Ted Cruz is running for reelection in Texas trying to humanize himself by talking about basketball, and accusing his opponent, Beto O’Rourke, of liking tofu, hating the national anthem, and plotting to ban barbecue. What’s notably missing from Cruz’s campaign message is any recognizable conservative program. The conservative agenda has become at best a distraction, and at worst a liability.
Cruz’s gambit is revealing, because Republican leaders have been insisting that their policy agenda is widely loved by the public. For weeks, they have been planting the excuse that the only reason they might lose the midterm elections is Donald Trump’s erratic personality.
“The decline in unemployment and soaring gross domestic product, along with the tax overhaul Republicans argue is fueling the growth,” reported the New York Times recently, “have been obscured by the president’s inflammatory moves on immigration, Vladimir V. Putin and other fronts, party leaders say …” “If we had to fight this campaign on what we accomplished in Congress and on the state of the economy, I think we’d almost certainly keep our majority …” a Republican involved in running the midterms told Axios. “If there was any way to reduce the noise (unlikely!!) we could survive. [There’s] so much noise [that it doesn’t] allow people to realize economy/life is good.” Americans would remember how much they love and cherish the accomplishments of the Republican Congress, if the president would just pipe down.
Of course, if voters like the Republican policy agenda, there is nothing stopping candidates from trying to remind them of all their good works. If you recall, during the debate over the tax cut, Republican leaders continually insisted the tax cuts would be popular, and if enacted into law would provide the basis for their candidates to campaign. But the tax cuts remain unpopular, and Republicans have stopped talking about them.
In fact, the Republicans’ own polling confirms this. Josh Green has obtained internal Republican survey data, which includes the hilarious finding that Republican voters refuse to believe Democrats might win Congress. More pertinently, it reveals that voters are not actually onboard with the party agenda. The survey found “increasing funding for veterans’ mental health services, strengthening and preserving Medicare and Social Security, and reforming the student loan system all scored higher than Trump’s favored subjects of tax cuts, border security, and preserving the Immigration and Customs Enforcement agency.”

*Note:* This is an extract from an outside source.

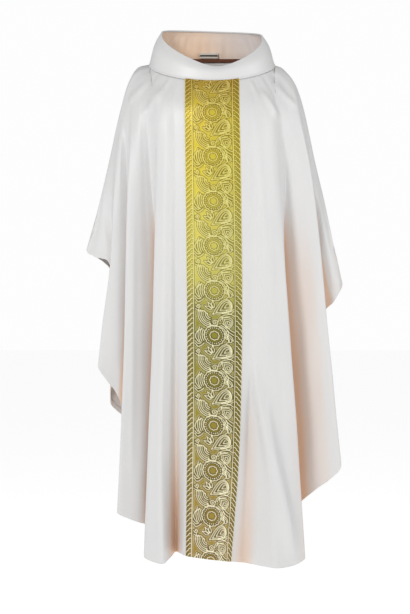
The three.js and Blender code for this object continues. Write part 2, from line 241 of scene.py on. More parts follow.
def ply(name, outer, thickness, finish, spread, ring=False, extras=None):
    """A closed ply of cloth: its outer face, its inner face, and the edges between them."""
    rows, columns = outer.shape[:2]
    count = rows * columns
    inner = outer - normals_of(outer, ring) * thickness
    faces = [quads(rows, columns, ring), quads(rows, columns, ring, count, True)]
    at = np.arange(count).reshape(rows, columns)
    if ring:
        at = np.concatenate([at, at[:, :1]], axis=1)
        edges = [at[0, ::-1], at[-1]]
    else:
        edges = [at[0, ::-1], at[-1], at[:, 0], at[::-1, -1]]
    for edge in edges:
        faces.append(np.stack([edge[:-1], edge[:-1] + count, edge[1:] + count, edge[1:]], axis=-1))
    points = np.concatenate([outer.reshape(-1, 3), inner.reshape(-1, 3)])
    both = {key: np.concatenate([v.ravel(), v.ravel()]) for key, v in (extras or {}).items()}
    spread = np.concatenate([spread.reshape(-1, 2)] * 2)
    return make_piece(name, points, np.concatenate(faces), finish, spread, both)


def linear(colour):
    """An sRGB hex colour as linear red, green, blue and alpha."""
    shares = [int(colour[i:i + 2], 16) / 255 for i in (1, 3, 5)]
    return [s / 12.92 if s <= 0.04045 else ((s + 0.055) / 1.055) ** 2.4 for s in shares] + [1.0]


def add(tree, kind, settings=None, links=None):
    """Adds a node. settings are its properties; links are its sockets' values or other nodes' outputs."""
    made = tree.nodes.new("ShaderNode" + kind)
    for key, value in (settings or {}).items():
        setattr(made, key, value)
    for key, value in (links or {}).items():
        if isinstance(value, bpy.types.NodeSocket):
            tree.links.new(value, made.inputs[key])
        else:
            made.inputs[key].default_value = value
    return made


def new_finish(name, settings):
    """A material with its main shader, on whose sockets the settings go. Returns both, and the tree."""
    made = bpy.data.materials.new(name)
    made.use_nodes = True
    tree = made.node_tree
    tree.nodes.clear()
    shader = add(tree, "BsdfPrincipled", links=settings)
    add(tree, "OutputMaterial", links={"Surface": shader.outputs[0]})
    return made, tree, shader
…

The popular ideas, in other words, all involve higher domestic spending. The Republican survey also warns that a “challenge for GOP candidates is that most voters believe that the GOP wants to cut back on these programs in order to provide tax breaks for corporations and the wealthy.”
Probably because they do!
In any case, this explains why Republicans have stopped touting their tax cuts. And while Trump’s constant scandals — or “noise,” as his co-partisans euphemistically put it — may not be helping, they are not obscuring some kind of underlying winning message. That’s why Republican candidates are not trying to focus on domestic policy, but instead running as mini-Trumps of their own, emphasizing symbolic cultural fights designed to whip up ethno-nationalist fervor.
Cruz’s campaign is especially poignant. Rafael Cruz Jr. was almost literally raised from birth by the conservative movement. Sired by a right-wing father and taught to recite Milton Friedman, Ludwig von Mises, and other great works of the reactionary canon, hanging out at the “Free Enterprise Institute” as a teenager, Cruz plotted out an ascension within Republican politics that would fulfill the great dreams of the Goldwater and Reagan revolutions.
And yet, in this pivotal moment in his career, facing a surprising reelection threat from left-leaning Beto O’Rourke, and running in a state that has voted Republican in every presidential election since 1976, conservative thought is almost completely absent from Cruz’s campaign themes. His television ads tout Cruz’s record in securing federal hurricane relief for Texas and attack his opponent. (What would Ludwig von Mises think?) Cruz’s role in supporting Trump’s conservative policy accomplishments goes unmentioned.
O’Rourke opposed the Trump corporate tax cut. He is openly endorsing that his state accept the Medicaid expansion created by Obamacare. If even a conservative movement fundamentalist like Cruz doesn’t want to campaign on these issues in a state like Texas, what does that say about the political health of conservatism?